** Your task **
For the listing below, give the number of lines in which "bodies" occurs. Add nothing.

** Information provided **
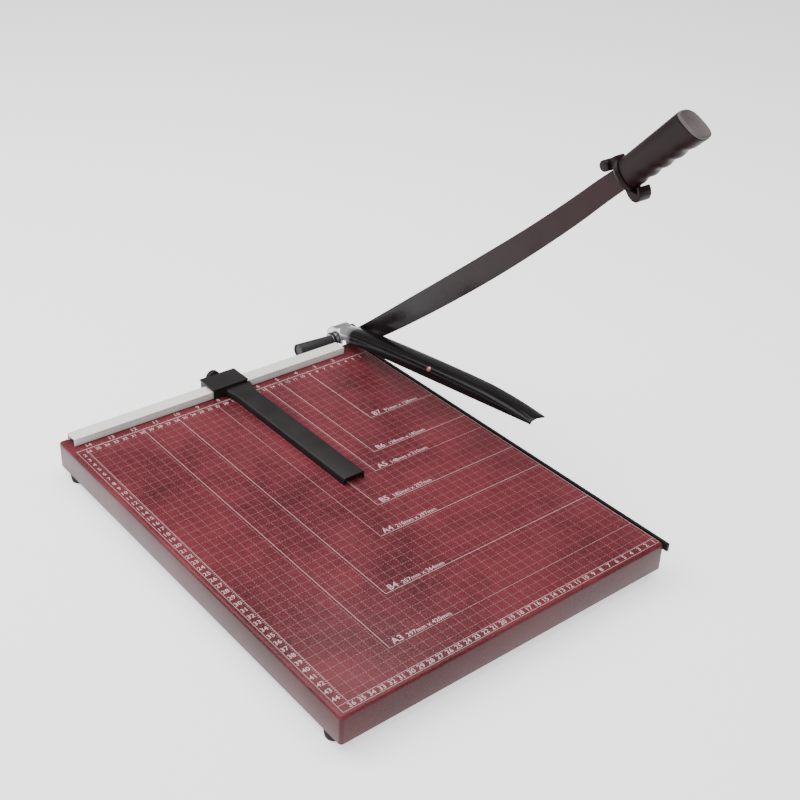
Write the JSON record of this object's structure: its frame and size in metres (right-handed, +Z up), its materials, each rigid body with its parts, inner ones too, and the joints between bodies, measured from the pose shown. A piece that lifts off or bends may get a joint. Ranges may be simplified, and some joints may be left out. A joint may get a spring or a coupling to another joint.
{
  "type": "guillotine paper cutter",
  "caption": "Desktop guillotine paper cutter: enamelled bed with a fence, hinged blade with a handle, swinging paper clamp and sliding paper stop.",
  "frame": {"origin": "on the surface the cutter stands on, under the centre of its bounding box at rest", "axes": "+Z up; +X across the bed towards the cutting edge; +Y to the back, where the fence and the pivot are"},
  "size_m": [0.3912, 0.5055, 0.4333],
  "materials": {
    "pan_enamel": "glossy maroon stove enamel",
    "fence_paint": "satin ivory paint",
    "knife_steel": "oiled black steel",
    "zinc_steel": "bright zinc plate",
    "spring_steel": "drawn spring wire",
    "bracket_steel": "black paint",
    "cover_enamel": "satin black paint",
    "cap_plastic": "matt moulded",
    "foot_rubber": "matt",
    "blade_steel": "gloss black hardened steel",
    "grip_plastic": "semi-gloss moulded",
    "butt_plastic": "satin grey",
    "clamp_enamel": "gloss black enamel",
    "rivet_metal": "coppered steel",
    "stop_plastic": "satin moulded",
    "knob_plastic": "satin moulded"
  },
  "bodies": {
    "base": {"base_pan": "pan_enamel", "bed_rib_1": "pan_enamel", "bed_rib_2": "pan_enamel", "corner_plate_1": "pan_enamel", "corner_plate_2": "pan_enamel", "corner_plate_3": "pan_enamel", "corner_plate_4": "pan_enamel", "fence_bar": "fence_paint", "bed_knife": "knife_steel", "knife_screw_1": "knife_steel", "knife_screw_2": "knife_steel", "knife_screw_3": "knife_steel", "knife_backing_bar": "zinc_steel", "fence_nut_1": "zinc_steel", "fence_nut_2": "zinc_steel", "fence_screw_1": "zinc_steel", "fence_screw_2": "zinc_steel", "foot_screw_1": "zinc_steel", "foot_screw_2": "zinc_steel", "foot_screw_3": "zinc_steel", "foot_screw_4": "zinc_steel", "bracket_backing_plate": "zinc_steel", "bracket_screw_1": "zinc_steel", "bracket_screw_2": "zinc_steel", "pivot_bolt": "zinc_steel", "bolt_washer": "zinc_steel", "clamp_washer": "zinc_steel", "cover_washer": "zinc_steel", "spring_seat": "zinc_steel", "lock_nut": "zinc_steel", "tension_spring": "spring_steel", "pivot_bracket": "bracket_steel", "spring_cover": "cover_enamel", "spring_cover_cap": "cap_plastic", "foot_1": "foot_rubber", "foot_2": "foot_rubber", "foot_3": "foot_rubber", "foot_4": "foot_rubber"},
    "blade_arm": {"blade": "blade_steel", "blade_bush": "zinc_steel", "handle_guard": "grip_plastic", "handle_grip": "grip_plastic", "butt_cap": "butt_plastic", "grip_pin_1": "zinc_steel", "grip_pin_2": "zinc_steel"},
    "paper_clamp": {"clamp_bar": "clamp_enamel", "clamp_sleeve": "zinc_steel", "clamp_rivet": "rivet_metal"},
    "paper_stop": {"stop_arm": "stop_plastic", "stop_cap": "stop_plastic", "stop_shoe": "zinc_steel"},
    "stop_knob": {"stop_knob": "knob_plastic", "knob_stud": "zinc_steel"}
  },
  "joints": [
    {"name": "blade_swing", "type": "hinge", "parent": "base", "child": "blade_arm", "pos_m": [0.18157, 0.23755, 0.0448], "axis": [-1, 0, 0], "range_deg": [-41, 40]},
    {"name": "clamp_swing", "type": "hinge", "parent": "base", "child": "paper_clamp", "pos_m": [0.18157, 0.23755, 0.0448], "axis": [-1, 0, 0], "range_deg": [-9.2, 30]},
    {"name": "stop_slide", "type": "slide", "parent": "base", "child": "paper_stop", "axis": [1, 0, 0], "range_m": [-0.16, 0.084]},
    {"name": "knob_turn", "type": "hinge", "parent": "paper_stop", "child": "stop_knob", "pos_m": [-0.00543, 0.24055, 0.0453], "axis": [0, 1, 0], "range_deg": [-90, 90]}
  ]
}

** Written reply **
2